According to Eliot Weinberger, contemporary American writer, essayist, editor, and translator, Kosiński was not the author of the book. Weinberger alleged in his collection Karmic Traces that Kosiński had very little fluent knowledge of English at the time of its writing.
M.A. Orthofer addressed Weinberger's assertion by saying: "Kosinski was, in many respects, a fake – possibly near as genuine a one as Weinberger could want. (One aspect of the best fakes is the lingering doubt that, possibly, there is some authenticity behind them – as is the case with Kosinski.) Kosinski famously liked to pretend he was someone he wasn't (as do many of the characters in his books), he occasionally published under a pseudonym, and, apparently, he plagiarized and forged left and right." 
In June 1982, a Village Voice article accused Kosiński of plagiarism, claiming much of his work was derivative of Polish sources unfamiliar to English readers. (Being There, for example, bears a strong resemblance to Kariera Nikodema Dyzmy - The Career of Nicodemus Dyzma, a 1932 Polish bestseller by Tadeusz Dołęga-Mostowicz). The article also claimed that Kosiński's books had actually been ghost-written by his "assistant editors," pointing to striking stylistic differences among Kosiński's novels. The New York poet, publisher and translator,George Reavey, who in Kosiński's American biographer James Sloan's opinion was embittered by his own lack of literary success, claimed to have written The Painted Bird. Reavey's assertions were ignored by the press
The Village Voice article presented a different picture of Kosiński's life during the Holocaust – a view which was later supported by a Polish biographer, Joanna Siedlecka, and Sloan. The article revealed that The Painted Bird, assumed by reviewers to be semi-autobiographical, was a work of fiction. The article maintained that rather than wandering the Polish countryside, Kosiński had spent the war years in hiding with a Polish Catholic family and had never been appreciably mistreated.
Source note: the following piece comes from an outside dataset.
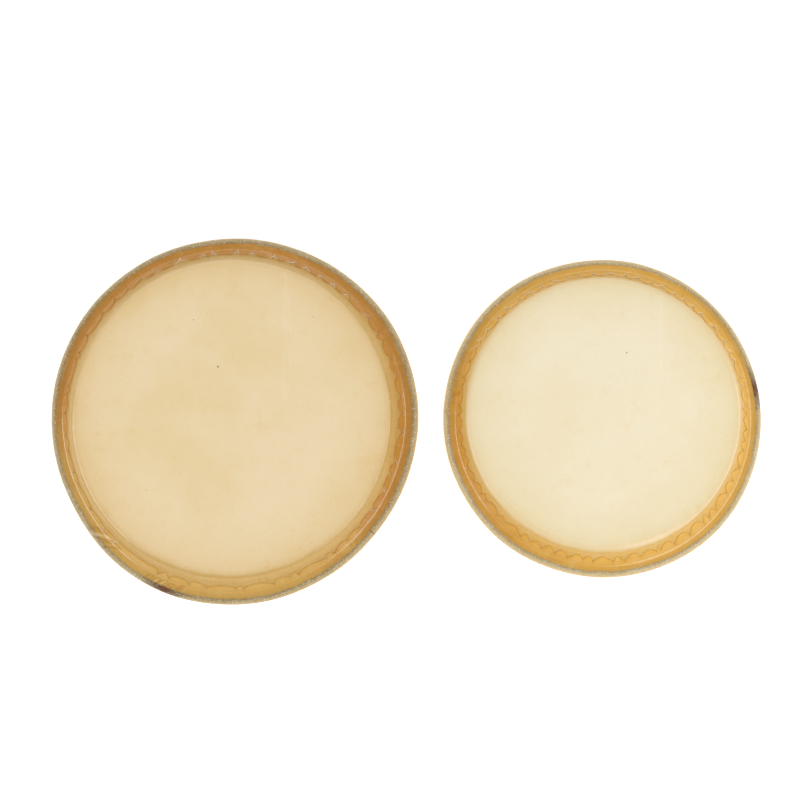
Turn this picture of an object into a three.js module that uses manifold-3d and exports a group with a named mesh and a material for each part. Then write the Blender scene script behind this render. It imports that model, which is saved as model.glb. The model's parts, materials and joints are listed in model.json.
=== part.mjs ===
// A pair of ready-mounted rawhide heads for two small hand drums, lying playing side up.
// Each head is one skin lapped wet round a steel flesh hoop: the flat playing face, the bend over
// the shell's bearing edge, the sloping collar, the wrap round the hoop and the flap that is tucked
// back up against the collar and trimmed into scallops. Millimetres, +Z up, z = 0 is the surface
// that the wrapped hoops rest on, and the origin is under the middle of the pair.

import * as THREE from "three";
import { mergeVertices } from "three/addons/utils/BufferGeometryUtils.js";
import Module from "manifold-3d";

// Driving dimensions of the pair.
const HEAD_GAP = 16.6; // clear space between the two wrapped hoops
const SMALL_HEAD_OFFSET = 2; // the small head lies this much further back

// Driving dimensions that both heads share.
const ROD_DIAMETER = 4.8; // round steel rod of the flesh hoops
const SKIN_THICKNESS = 0.9;
const LAP_GAP = 0.3; // between skin and rod, and between flap and collar
const SHELL_CLEARANCE = 1.8; // shell wall to the wrapped hoop
const HEAD_HEIGHT = 18; // resting surface to the playing face
const SHOULDER_RADIUS = 32; // slow curve at the rim of the playing face
const SHOULDER_ANGLE = 8; // degrees that it turns
const BEARING_RADIUS = 3.5; // bend over the shell's bearing edge
const CREASE_RADIUS = 2.5; // where the flap turns up against the collar
const TRIM_MARGIN = 3.4; // bearing bend to the flap's trimmed edge
const REST_FACET = 24; // degrees of the wrap that are flattened where it rests
const WELD_LENGTH = 5;
const WELD_HEIGHT = 0.15; // how far the weld stands out of the rod
const NOTCH_WIDTH = 5.6;
const NOTCH_DEPTH = 4.2;
const NOTCH_UNEVENNESS = 0.22; // hand-trimmed, so sizes wander by this share
const NOTCH_OVERRUN = 1; // the cut starts this far outside the trimmed edge

// What differs between them: the shell's outer diameter, how far inside it the playing face becomes
// flat, how many facets and scallops run round it, the direction of the weld and the stretch of the
// flap that is trimmed straight, both in degrees anticlockwise from +X.
const LARGE = {
  name: "large",
  shellDiameter: 216,
  crownInset: 13.5,
  facets: 56,
  weld: 246,
  plain: [226, 241],
};
const SMALL = {
  name: "small",
  shellDiameter: 184,
  crownInset: 12.3,
  facets: 56,
  weld: 10,
  plain: [0, 0],
};

const SKIN_COLOUR = { large: 0xe7d4aa, small: 0xf1e4c8 };
const STEEL_COLOUR = 0x8c8878;

const ROD_SIDES = 8;
const degrees = THREE.MathUtils.degToRad;
const wasm = await Module();
wasm.setup();

// A point at an angle from the radial direction, on a circle in the section plane (r, z).
function onCircle(centre, radius, angle) {
  return new THREE.Vector2(Math.cos(degrees(angle)), Math.sin(degrees(angle)))
    .multiplyScalar(radius)
    .add(centre);
}

function arc(centre, radius, from, to, steps) {
  return Array.from({ length: steps + 1 }, (_, i) =>
    onCircle(centre, radius, from + ((to - from) * i) / steps),
  );
}

// Sizes and section points of one head, all from the driving dimensions.
function layOut({ shellDiameter, crownInset }) {
  const wrapRadius = ROD_DIAMETER / 2 + LAP_GAP + SKIN_THICKNESS / 2;
  const outerRadius = shellDiameter / 2 + SHELL_CLEARANCE + 2 * wrapRadius + SKIN_THICKNESS;
  const hoopHeight = wrapRadius * Math.cos(degrees(REST_FACET / 2)) + SKIN_THICKNESS / 2;
  const hoop = new THREE.Vector2(outerRadius - wrapRadius - SKIN_THICKNESS / 2, hoopHeight);

  const faceHeight = HEAD_HEIGHT - SKIN_THICKNESS / 2;
  const flatRadius = shellDiameter / 2 - crownInset;
  const shoulder = new THREE.Vector2(flatRadius, faceHeight - SHOULDER_RADIUS);
  const bend = onCircle(shoulder, SHOULDER_RADIUS - BEARING_RADIUS, 90 - SHOULDER_ANGLE);

  // The collar is the straight line that touches the wrap on its lower inner side and the bend on
  // its upper outer side, so the direction of its normal follows from where the two circles are.
  const across = hoop.clone().sub(bend);
  const opening = Math.acos((wrapRadius + BEARING_RADIUS) / across.length());
  const normal = THREE.MathUtils.radToDeg(Math.atan2(across.y, across.x) + opening);
  const outward = onCircle(new THREE.Vector2(), 1, normal);
  const upCollar = onCircle(new THREE.Vector2(), 1, normal + 90);

  // The flap leaves the top of the wrap level, turns at the crease and runs parallel to the collar.
  const layer = SKIN_THICKNESS + LAP_GAP;
  const flapFoot = hoop.clone().addScaledVector(outward, layer - wrapRadius);
  const wrapTop = hoop.y + wrapRadius;
  const crease = flapFoot.clone().addScaledVector(upCollar, (wrapTop - flapFoot.y) / upCollar.y);
  crease.x += CREASE_RADIUS * Math.tan(degrees(90 - normal) / 2);
  crease.y = wrapTop + CREASE_RADIUS;
  const flapEnd = onCircle(bend, BEARING_RADIUS, normal)
    .addScaledVector(outward, layer)
    .addScaledVector(upCollar, -TRIM_MARGIN);

  return {
    hoop, wrapRadius, shoulder, bend, faceHeight, crease, flapEnd, normal, outward, outerRadius,
  };
}

// The middle line of the skin in section, from the drum's axis out to the trimmed edge.
function skinPath({ hoop, wrapRadius, shoulder, bend, faceHeight, crease, flapEnd, normal }) {
  const restStart = 270 - REST_FACET / 2;
  const restEnd = 270 + REST_FACET / 2;
  return [
    new THREE.Vector2(0, faceHeight),
    ...arc(shoulder, SHOULDER_RADIUS, 90, 90 - SHOULDER_ANGLE, 2),
    ...arc(bend, BEARING_RADIUS, 90 - SHOULDER_ANGLE, normal, 3).slice(1),
    ...arc(hoop, wrapRadius, 180 + normal, restStart, 2),
    ...arc(hoop, wrapRadius, restEnd, 450, 6),
    ...arc(crease, CREASE_RADIUS, 270, 180 + normal, 2),
    flapEnd,
  ];
}

// A closed outline of even thickness round a path, with mitred corners. The path starts on the axis,
// so its first cut is upright.
function ribbon(path, thickness) {
  const side = (sign) =>
    path.map((point, i) => {
      const before = point.clone().sub(path[Math.max(i - 1, 0)]);
      const after = path[Math.min(i + 1, path.length - 1)].clone().sub(point);
      const first = (before.lengthSq() ? before : after).normalize();
      const last = (after.lengthSq() ? after : before).normalize();
      const mitre = first.clone().add(last).normalize();
      const reach = (sign * thickness) / 2 / mitre.dot(first);
      return new THREE.Vector2(point.x - mitre.y * reach, point.y + mitre.x * reach);
    });
  return [...side(-1), ...side(1).reverse()];
}

function ring(outline, facets) {
  return new THREE.LatheGeometry(outline, facets).rotateX(Math.PI / 2);
}

function toSolid(geometry) {
  const bare = geometry.clone().deleteAttribute("normal").deleteAttribute("uv");
  const merged = mergeVertices(bare, 1e-3);
  return new wasm.Manifold(
    new wasm.Mesh({
      numProp: 3,
      vertProperties: merged.attributes.position.array,
      triVerts: new Uint32Array(merged.index.array),
    }),
  );
}

function toGeometry(solid) {
  const { vertProperties, triVerts } = solid.getMesh();
  const indexed = new THREE.BufferGeometry()
    .setAttribute("position", new THREE.BufferAttribute(vertProperties, 3))
    .setIndex(new THREE.BufferAttribute(triVerts, 1));
  const faceted = indexed.toNonIndexed();
  faceted.computeVertexNormals();
  return faceted;
}

// From -1 to 1, and never the same twice in a row.
function uneven(k) {
  return 0.55 * Math.sin(2.4 * k + 0.7) + 0.45 * Math.sin(5.3 * k);
}

// One V-shaped cutter, its back in the middle of the lap's gap, at a facet of the flap.
function notchCutter(layout, facets, k) {
  const angle = ((k + 0.5) * 2 * Math.PI) / facets;
  const halfWidth = (NOTCH_WIDTH / 2) * (1 + NOTCH_UNEVENNESS * uneven(k));
  const depth = NOTCH_DEPTH * (1 + NOTCH_UNEVENNESS * uneven(k + 0.5));
  const mouth = (halfWidth * (depth + NOTCH_OVERRUN)) / depth;
  const wedge = new THREE.Shape([
    new THREE.Vector2(0, -depth),
    new THREE.Vector2(mouth, NOTCH_OVERRUN),
    new THREE.Vector2(-mouth, NOTCH_OVERRUN),
  ]);
  const through = SKIN_THICKNESS + LAP_GAP + NOTCH_OVERRUN;
  const cutter = new THREE.ExtrudeGeometry(wedge, { depth: through, bevelEnabled: false });

  const { flapEnd, outward } = layout;
  const gapMiddle = flapEnd.clone().addScaledVector(outward, -(SKIN_THICKNESS + LAP_GAP) / 2);
  const radial = new THREE.Vector3(Math.cos(angle), Math.sin(angle), 0);
  const up = new THREE.Vector3(0, 0, 1);
  const along = new THREE.Vector3(-Math.sin(angle), Math.cos(angle), 0);
  const normal = radial.clone().multiplyScalar(outward.x).addScaledVector(up, outward.y);
  const upFlap = normal.clone().cross(along);
  const place = radial
    .multiplyScalar(gapMiddle.x * Math.cos(Math.PI / facets))
    .addScaledVector(up, gapMiddle.y);
  cutter.applyMatrix4(new THREE.Matrix4().makeBasis(along, upFlap, normal).setPosition(place));
  return toSolid(cutter);
}

function isPlain(k, { facets, plain }) {
  const angle = ((k + 0.5) * 360) / facets;
  return angle > plain[0] && angle < plain[1];
}

function makeSkin(head, layout) {
  let skin = toSolid(ring(ribbon(skinPath(layout), SKIN_THICKNESS), head.facets));
  for (let k = 0; k < head.facets; k++) {
    if (!isPlain(k, head)) skin = skin.subtract(notchCutter(layout, head.facets, k));
  }
  const leather = new THREE.MeshStandardMaterial({
    color: SKIN_COLOUR[head.name],
    roughness: 0.55,
    metalness: 0,
  });
  return new THREE.Mesh(toGeometry(skin), leather);
}

// The rod is a ring of polygonal section, with the butt weld as a low collar round it at the
// facet that is nearest to the weld's direction.
function makeHoop(head, { hoop }) {
  const section = arc(hoop, ROD_DIAMETER / 2, 0, 360, ROD_SIDES);
  const rod = toSolid(ring(section, head.facets));

  const facet = Math.floor((head.weld * head.facets) / 360) + 0.5;
  const bead = new THREE.CylinderGeometry(
    ROD_DIAMETER / 2 + WELD_HEIGHT,
    ROD_DIAMETER / 2 + WELD_HEIGHT,
    WELD_LENGTH,
    ROD_SIDES,
  );
  bead.translate(hoop.x * Math.cos(Math.PI / head.facets), 0, hoop.y);
  bead.rotateZ((facet * 2 * Math.PI) / head.facets);
  const steel = new THREE.MeshStandardMaterial({
    color: STEEL_COLOUR,
    roughness: 0.4,
    metalness: 0.9,
  });
  return new THREE.Mesh(toGeometry(rod.add(toSolid(bead))), steel);
}

function makeHead(head, layout, x, y) {
  const parts = { skin: makeSkin(head, layout), flesh_hoop: makeHoop(head, layout) };
  const group = new THREE.Group();
  for (const [part, mesh] of Object.entries(parts)) {
    mesh.name = `${head.name}_${part}`;
    group.add(mesh);
  }
  group.position.set(x, y, 0);
  return group;
}

const largeLayout = layOut(LARGE);
const smallLayout = layOut(SMALL);
const halfLength = largeLayout.outerRadius + HEAD_GAP / 2 + smallLayout.outerRadius;

const group = new THREE.Group();
group.add(
  makeHead(LARGE, largeLayout, largeLayout.outerRadius - halfLength, 0),
  makeHead(SMALL, smallLayout, halfLength - smallLayout.outerRadius, SMALL_HEAD_OFFSET),
);

export default group;
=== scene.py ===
"""Finishes a pair of mounted hand-drum heads round their CAD frame.

Each head is one rawhide disc lapped wet round a steel flesh hoop. Its playing face bends over the
shell's bearing edge into a sloping collar, wraps the hoop and comes back up the collar as a flap whose
edge is trimmed by hand into scalloped tabs. Metres, +Z up.
"""

import json
import math

import bpy
import numpy as np
from bpy.props import (
    FloatProperty,
    FloatVectorProperty,
    IntProperty,
    PointerProperty,
)
from bpy.types import Operator, Panel, PropertyGroup
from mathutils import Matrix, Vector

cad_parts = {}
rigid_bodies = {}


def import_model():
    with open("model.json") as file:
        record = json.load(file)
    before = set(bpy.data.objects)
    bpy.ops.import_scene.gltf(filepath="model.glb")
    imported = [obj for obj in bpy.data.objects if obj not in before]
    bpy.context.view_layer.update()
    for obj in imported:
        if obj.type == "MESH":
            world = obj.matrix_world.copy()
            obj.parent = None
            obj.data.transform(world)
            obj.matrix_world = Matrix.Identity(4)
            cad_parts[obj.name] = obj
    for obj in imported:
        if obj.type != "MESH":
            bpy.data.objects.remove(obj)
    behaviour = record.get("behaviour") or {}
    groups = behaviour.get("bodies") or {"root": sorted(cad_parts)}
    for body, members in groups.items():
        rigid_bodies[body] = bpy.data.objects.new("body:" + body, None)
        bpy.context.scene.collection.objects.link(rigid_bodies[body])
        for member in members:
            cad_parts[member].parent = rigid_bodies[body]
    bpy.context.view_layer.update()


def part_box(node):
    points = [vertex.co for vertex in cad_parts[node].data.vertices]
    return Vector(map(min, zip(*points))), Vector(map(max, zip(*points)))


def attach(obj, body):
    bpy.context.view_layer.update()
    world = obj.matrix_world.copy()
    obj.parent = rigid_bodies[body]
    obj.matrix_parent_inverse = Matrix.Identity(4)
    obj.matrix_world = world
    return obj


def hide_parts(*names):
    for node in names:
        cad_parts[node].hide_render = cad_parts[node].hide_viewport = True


bl_info = {
    "name": "Mounted Drum Heads",
    "version": (1, 0, 0),
    "blender": (4, 5, 0),
    "location": "3D View > Sidebar > Drum Heads",
    "description": "Rawhide heads lapped round their flesh hoops",
    "category": "Add Mesh",
}

MM = 0.001
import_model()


# --- Settings that a user would change ---


def length(name, description, millimetres):
    return FloatProperty(
        name=name,
        description=description,
        default=millimetres * MM,
        subtype="DISTANCE",
        unit="LENGTH",
    )


def angle(name, description, degrees):
    return FloatProperty(
        name=name,
        description=description,
        default=math.radians(degrees),
        subtype="ANGLE",
        unit="ROTATION",
    )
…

Terence Blacker, an English publisher of Kosiński's books and an author of children's books and mysteries for adults, wrote in response to the article's accusations in 2002:
"The significant point about Jerzy Kosinski was that ... his books ... had a vision and a voice consistent with one another and with the man himself. The problem was perhaps that he was a successful, worldly author who played polo, moved in fashionable circles and even appeared as an actor in Warren Beatty's Reds. He seemed to have had an adventurous and rather kinky sexuality which, to many, made him all the more suspect."
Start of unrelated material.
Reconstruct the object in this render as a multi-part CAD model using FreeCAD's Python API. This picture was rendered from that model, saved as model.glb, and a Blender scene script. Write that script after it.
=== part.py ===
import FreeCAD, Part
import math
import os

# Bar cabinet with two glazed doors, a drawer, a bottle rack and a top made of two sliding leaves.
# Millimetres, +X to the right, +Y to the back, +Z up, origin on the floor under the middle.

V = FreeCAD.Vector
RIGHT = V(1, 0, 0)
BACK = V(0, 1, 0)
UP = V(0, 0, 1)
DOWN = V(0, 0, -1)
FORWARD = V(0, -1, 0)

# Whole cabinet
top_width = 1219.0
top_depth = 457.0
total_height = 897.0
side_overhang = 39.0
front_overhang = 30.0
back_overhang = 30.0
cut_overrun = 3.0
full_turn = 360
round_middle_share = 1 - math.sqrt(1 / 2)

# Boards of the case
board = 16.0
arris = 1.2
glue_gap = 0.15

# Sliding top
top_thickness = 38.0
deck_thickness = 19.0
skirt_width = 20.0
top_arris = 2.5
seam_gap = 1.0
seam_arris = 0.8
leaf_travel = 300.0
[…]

D. G. Myers responded to Blacker's assertions in his review of Jerzy Kosiński: A Biography by James Park Sloan:
"This theory explains much: the reckless driving, the abuse of small dogs, the thirst for fame, the fabrication of personal experience, the secretiveness about how he wrote, the denial of his Jewish identity. 'There was a hollow space at the center of Kosiński that had resulted from denying his past,' Sloan writes, 'and his whole life had become a race to fill in that hollow space before it caused him to implode, collapsing inward upon himself like a burnt-out star.' On this theory, Kosiński emerges as a classic borderline personality, frantically defending himself against… all-out psychosis.
The journalist John Corry, being himself a controversial author wrote a 6,000-word feature article in the New York Times in November 1982, defending Kosiński, which appeared on the front page of the "Arts and Leisure" section. Among other things, Corry alleged that reports claiming that "Kosiński was a plagiarist in the pay of the C.I.A. were the product of a Polish Communist disinformation campaign."
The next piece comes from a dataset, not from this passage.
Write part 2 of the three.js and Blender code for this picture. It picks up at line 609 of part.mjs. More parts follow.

The book was published and marketed as a fictional work although it was generally assumed that it was based on the author's experiences during World War II. Only later did it become clear to most reviewers that Kosiński was neither the boy in the story nor did he share any of the boy's experiences, as revealed in a series of articles in newspapers and books.
The depicted events are now widely known to be fictional. D. G. Myers, Associate Professor of English at Texas A&M University, reviewing a biography of Kosiński noted that initially the author had passed off The Painted Bird as the true story of his own life during the Holocaust: "Long before writing it he regaled friends and dinner parties with macabre tales of a childhood spent in hiding among the Polish peasantry. Among those who were fascinated was Dorothy de Santillana, a senior editor at Houghton Mifflin, to whom Kosiński confided that he had a manuscript based on his experiences. According to James Park Sloan, by the time the book was going into publication, Kosiński refrained from making further claims of the book being autobiographical – in a letter to de Santillana and in a subsequent author's note to the book itself.Kosinski nonetheless continued to assert that characterizing the novel as autobiographical "may be convenient for classification, but is not easily justified" (the same language he used in his author's note and his pre-publication correspondence with de Santillana) in later interviews during his life.